Simplemente como recuerdo, es preciso mencionar cómo en el término de Sacedón, a ocho kilómetros de la villa, en un valle afluente del Guadiela, se encontraban los baños que fueron aprovechados desde la más remota antigüedad por los romanos (que los llamaron Thérmida), por los árabes (Salam‑bir) y luego por muchos otros personajes, como el Gran Capitán, que en ellos curó del reumatismo que padecía. Desde el siglo XV aproximadamente, a Sacedón se le ponía el apellido «de los Baños» pues la fama de éstos fue creciendo, hasta que en el siglo XIX comenzó a utilizarlos la familia real española, que acudió por primera vez a ellos en 1814. Fernando VII decidió construir allí un palacio y, una colonia que llamó La Isabela en honor de su esposa la reina Isabel de Braganza.
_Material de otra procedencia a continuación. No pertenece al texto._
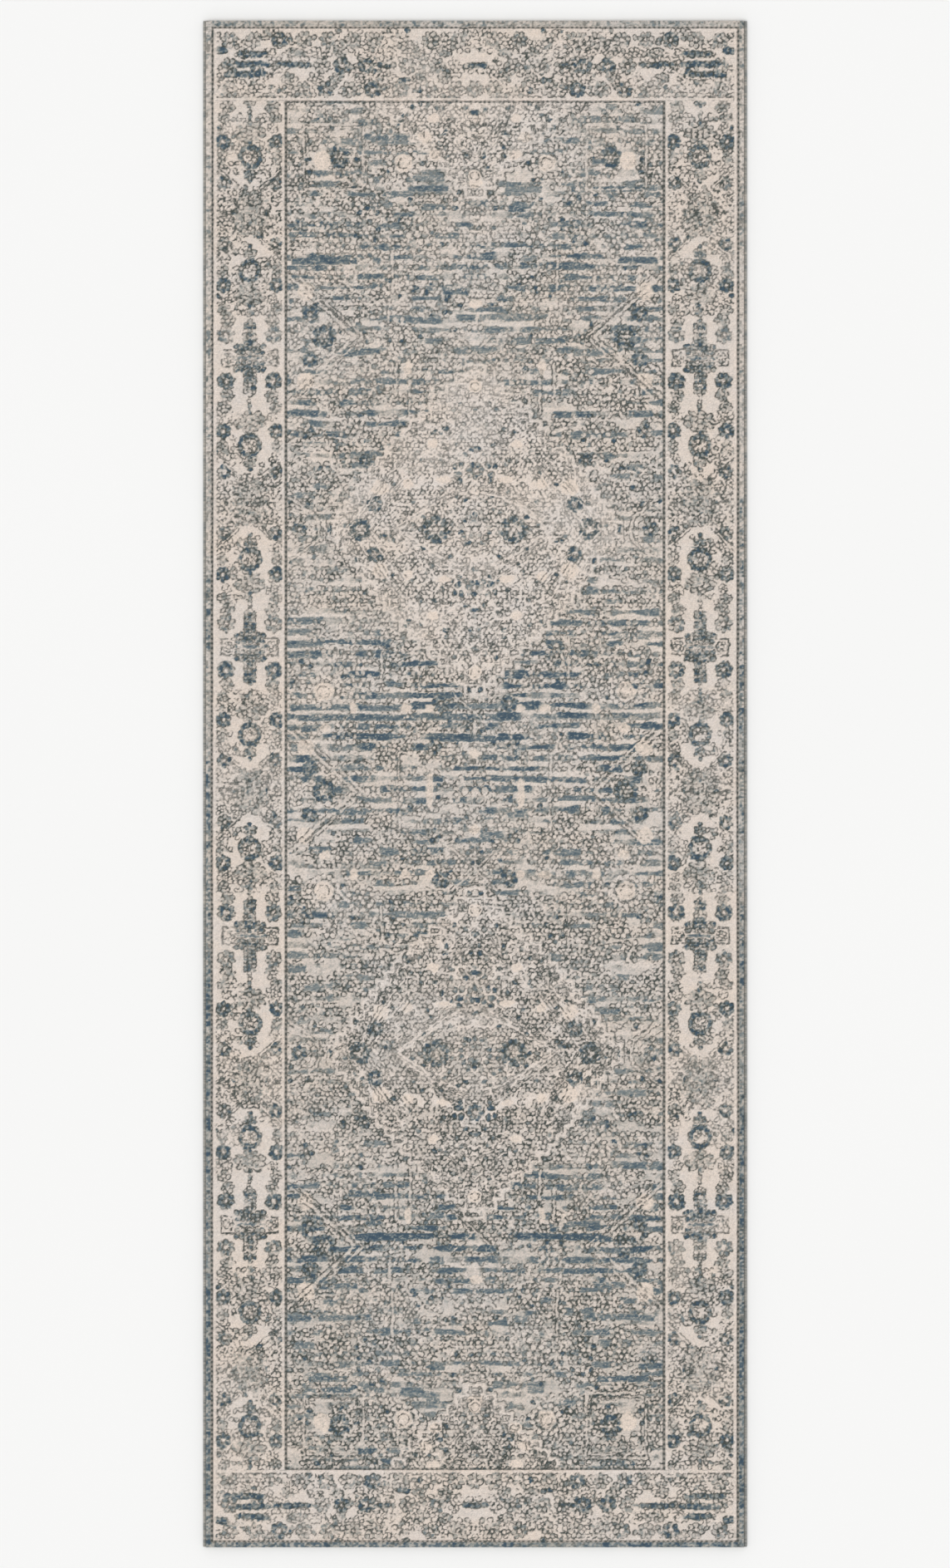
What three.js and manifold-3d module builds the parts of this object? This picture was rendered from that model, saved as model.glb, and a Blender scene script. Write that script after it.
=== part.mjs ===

El lugar fue rápidamente acondicionado, poblándose con una urbanización perfecta, con rectas calles, anchas plazas y edificios magníficos. De todo ello queda sólo algún plano y unas cuantas fotografías, pues desapareció bajo las aguas del embalse de Buendía, en las que los submarinistas pueden encontrar el espectáculo inédito de un poblado borbónico cubierto de algas y tamizado de la grisácea luz de las profundidades acuáticas.